▶ _DATA_
= = =

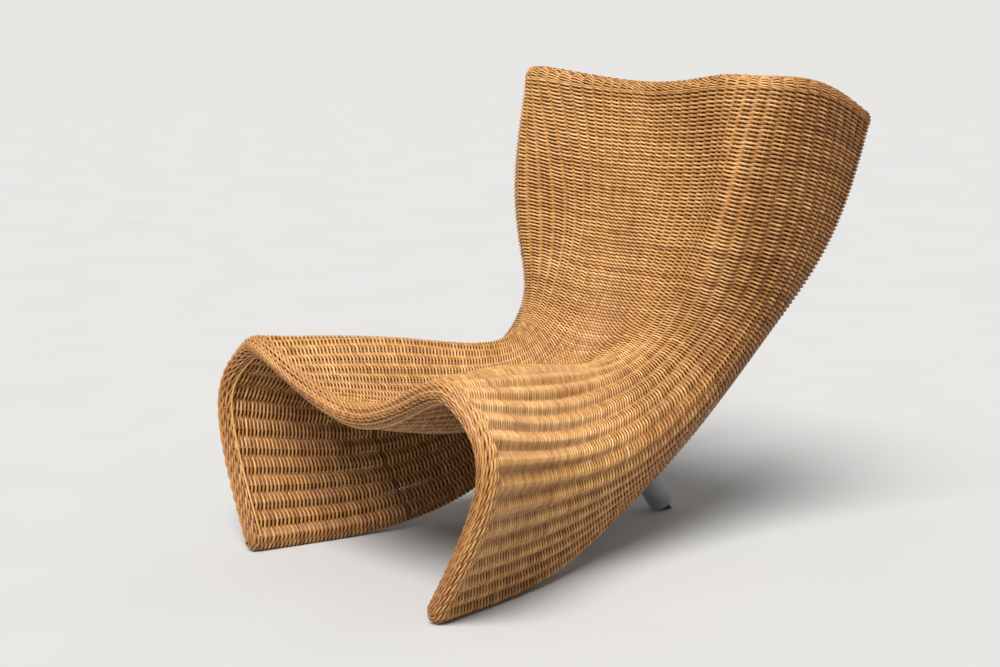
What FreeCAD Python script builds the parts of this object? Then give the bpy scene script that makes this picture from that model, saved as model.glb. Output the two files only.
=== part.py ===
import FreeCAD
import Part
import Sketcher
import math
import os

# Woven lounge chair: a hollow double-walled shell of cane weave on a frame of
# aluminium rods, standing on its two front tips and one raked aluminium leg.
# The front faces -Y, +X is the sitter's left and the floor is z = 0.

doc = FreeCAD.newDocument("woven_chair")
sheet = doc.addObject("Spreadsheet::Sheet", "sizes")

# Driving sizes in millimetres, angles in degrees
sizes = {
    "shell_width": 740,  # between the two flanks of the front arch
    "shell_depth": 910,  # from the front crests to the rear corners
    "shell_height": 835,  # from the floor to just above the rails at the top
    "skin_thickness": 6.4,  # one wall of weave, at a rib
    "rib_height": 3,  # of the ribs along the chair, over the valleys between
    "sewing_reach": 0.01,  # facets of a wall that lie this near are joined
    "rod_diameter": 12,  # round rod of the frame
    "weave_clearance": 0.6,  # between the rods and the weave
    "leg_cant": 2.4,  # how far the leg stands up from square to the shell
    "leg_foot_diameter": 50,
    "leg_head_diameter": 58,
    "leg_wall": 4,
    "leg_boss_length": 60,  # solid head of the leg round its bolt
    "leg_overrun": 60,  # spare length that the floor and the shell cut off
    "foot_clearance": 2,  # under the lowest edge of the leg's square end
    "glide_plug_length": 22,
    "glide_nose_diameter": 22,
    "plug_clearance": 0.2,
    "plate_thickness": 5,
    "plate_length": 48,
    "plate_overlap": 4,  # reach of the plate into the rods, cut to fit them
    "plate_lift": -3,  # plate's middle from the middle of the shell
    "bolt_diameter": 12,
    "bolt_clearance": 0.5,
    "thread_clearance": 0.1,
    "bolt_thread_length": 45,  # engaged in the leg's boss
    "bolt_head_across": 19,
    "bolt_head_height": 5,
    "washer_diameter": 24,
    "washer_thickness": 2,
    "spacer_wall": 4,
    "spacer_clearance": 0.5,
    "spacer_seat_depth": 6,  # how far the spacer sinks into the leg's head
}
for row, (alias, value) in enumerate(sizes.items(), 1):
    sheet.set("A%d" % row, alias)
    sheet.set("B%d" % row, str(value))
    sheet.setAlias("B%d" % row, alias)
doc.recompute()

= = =

▶ _WHAT IS BEING ASKED_
Repeat the data verbatim.

▶ _EXERCISE RESULT_
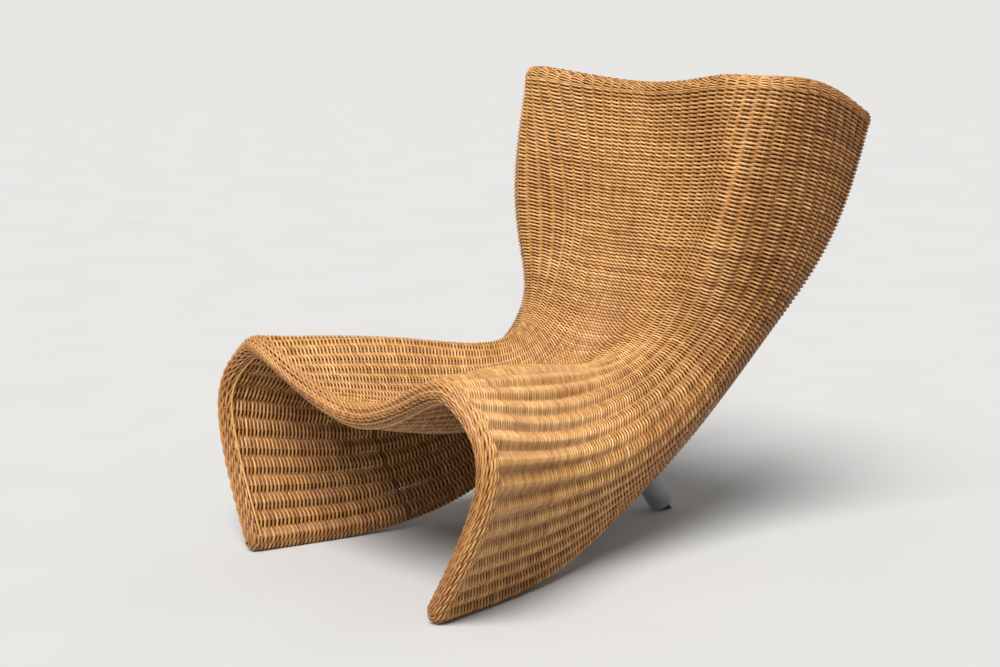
What FreeCAD Python script builds the parts of this object? Then give the bpy scene script that makes this picture from that model, saved as model.glb. Output the two files only.
=== part.py ===
import FreeCAD
import Part
import Sketcher
import math
import os

# Woven lounge chair: a hollow double-walled shell of cane weave on a frame of
# aluminium rods, standing on its two front tips and one raked aluminium leg.
# The front faces -Y, +X is the sitter's left and the floor is z = 0.

doc = FreeCAD.newDocument("woven_chair")
sheet = doc.addObject("Spreadsheet::Sheet", "sizes")

# Driving sizes in millimetres, angles in degrees
sizes = {
    "shell_width": 740,  # between the two flanks of the front arch
    "shell_depth": 910,  # from the front crests to the rear corners
    "shell_height": 835,  # from the floor to just above the rails at the top
    "skin_thickness": 6.4,  # one wall of weave, at a rib
    "rib_height": 3,  # of the ribs along the chair, over the valleys between
    "sewing_reach": 0.01,  # facets of a wall that lie this near are joined
    "rod_diameter": 12,  # round rod of the frame
    "weave_clearance": 0.6,  # between the rods and the weave
    "leg_cant": 2.4,  # how far the leg stands up from square to the shell
    "leg_foot_diameter": 50,
    "leg_head_diameter": 58,
    "leg_wall": 4,
    "leg_boss_length": 60,  # solid head of the leg round its bolt
    "leg_overrun": 60,  # spare length that the floor and the shell cut off
    "foot_clearance": 2,  # under the lowest edge of the leg's square end
    "glide_plug_length": 22,
    "glide_nose_diameter": 22,
    "plug_clearance": 0.2,
    "plate_thickness": 5,
    "plate_length": 48,
    "plate_overlap": 4,  # reach of the plate into the rods, cut to fit them
    "plate_lift": -3,  # plate's middle from the middle of the shell
    "bolt_diameter": 12,
    "bolt_clearance": 0.5,
    "thread_clearance": 0.1,
    "bolt_thread_length": 45,  # engaged in the leg's boss
    "bolt_head_across": 19,
    "bolt_head_height": 5,
    "washer_diameter": 24,
    "washer_thickness": 2,
    "spacer_wall": 4,
    "spacer_clearance": 0.5,
    "spacer_seat_depth": 6,  # how far the spacer sinks into the leg's head
}
for row, (alias, value) in enumerate(sizes.items(), 1):
    sheet.set("A%d" % row, alias)
    sheet.set("B%d" % row, str(value))
    sheet.setAlias("B%d" % row, alias)
doc.recompute()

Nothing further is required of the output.